While Massachusetts has long had a reputation as a very liberal state, it is only deceptively and sporadically so. For example, even before the Revolutionary War and into the Civil War, Massachusetts was a leader and key player in slavery. With Rhode Island, it was one of the first colonies to import and sell slaves. Later when the scale of New England agriculture did not support the economics of slavery, Massachusetts provided the ships, captains and crews that kept the triangular slave trade in business.
Yet, it also has the reputation as a hotbed of abolition. Even here, it depended on whether you profited from the slave trade. One anti-slavery leader, for example, the Federal Street Church's Rev. William Ellery Channing, did not make his abolition speeches from his pulpit. This founder of American Unitarianism had go to other churches and public halls for that. The board of his church (which later became the Arlington Street Church) forbade him from discussing slavery.

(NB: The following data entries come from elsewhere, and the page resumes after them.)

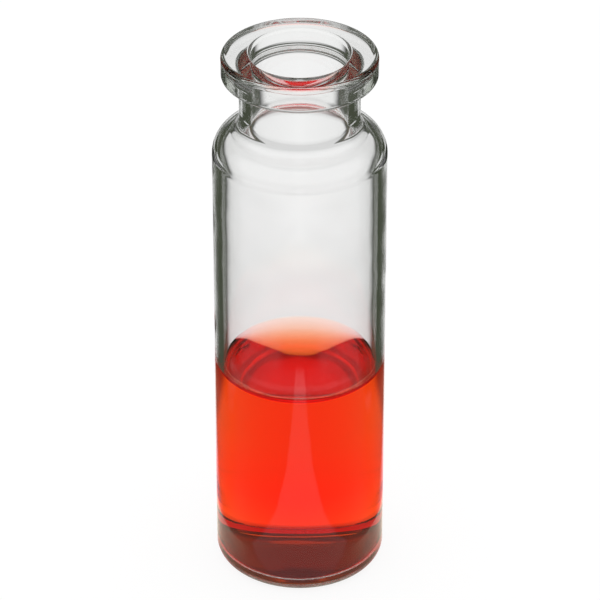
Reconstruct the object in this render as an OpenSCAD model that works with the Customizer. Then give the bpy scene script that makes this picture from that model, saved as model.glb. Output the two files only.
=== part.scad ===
// Open crimp-top sample vial of clear tubing glass, part filled with a red liquid.
// The vial is one piece of glass, so its whole wall is one closed section turned about the Z axis.
// The liquid is a second solid that fills the bottom of the cavity and climbs the wall in a meniscus.
// Millimetres, +Z up, origin at the centre of the resting face.

/* [Body] */
// Outside diameter of the body
body_d = 22.5; // [20:0.5:25]
// Height from the resting face to the top of the mouth
total_h = 76; // [60:1:90]
// Thickness of the body wall
wall_t = 1.15; // [0.8:0.05:1.6]
// Radius of the round shoulder, on the outside
shoulder_r = 3.6; // [2.5:0.1:4.5]

/* [Base] */
// Height of the cavity floor above the resting face
base_t = 1.2; // [0.9:0.1:2.5]
// Radius of the heel, where the body turns into the base
heel_r = 1.75; // [1:0.25:3]
// Radius inside, where the wall turns into the cavity floor
corner_r = 1.4; // [0.6:0.1:2.5]
// Width of the flat ring that the vial stands on
foot_w = 1.3; // [0.8:0.1:3]
// Depth of the shallow hollow under the base
punt_h = 0.3; // [0.1:0.05:0.6]

/* [Neck] */
// Outside diameter of the neck
neck_d = 15.5; // [15:0.25:17]
// Length of the straight neck between the shoulder and the crimp flange
neck_l = 6; // [3:0.1:9]
// Diameter of the bore, from the mouth down to the shoulder
bore_d = 12.5; // [8:0.5:13]
// Radius of the hollow curve from the shoulder into the neck, on the outside
neck_fillet_r = 1.5; // [0.8:0.1:3]
// Radius of the curve from the cavity's shoulder into the bore, on the inside
bore_fillet_r = 4; // [2:0.25:5]

/* [Crimp flange] */
// Diameter of the flange that a cap is crimped on
flange_d = 20; // [19:0.25:22]
// Height of the flange
flange_h = 3.5; // [3:0.1:5]
// Radius of the flange's upper outer edge
flange_top_r = 0.7; // [0.3:0.1:1.2]
// Radius of the flange's lower outer edge
flange_under_r = 0.8; // [0.3:0.1:1.2]
// Radius in the corner between the flange and the neck
under_fillet_r = 0.5; // [0.2:0.1:1]
// Radius of the mouth's inner edge
lip_r = 0.5; // [0.2:0.1:1]

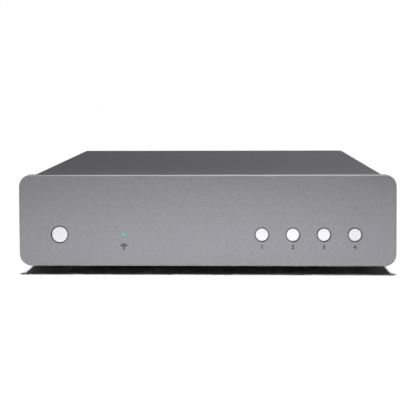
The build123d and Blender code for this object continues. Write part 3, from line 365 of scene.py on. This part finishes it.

During the colonial period, Massachusetts was not the first to pass laws against interracial marriage. That distinction belongs to Virginia, which passed the first in 1691. "(T)he punishment was banishment from the community. By 1750, Maryland, Massachusetts, North Carolina, Delaware, Pennsylvania and Georgia passed similar laws."
The Massachusetts version included a whiteness test. A white person would marry someone with one black and three white grandparents.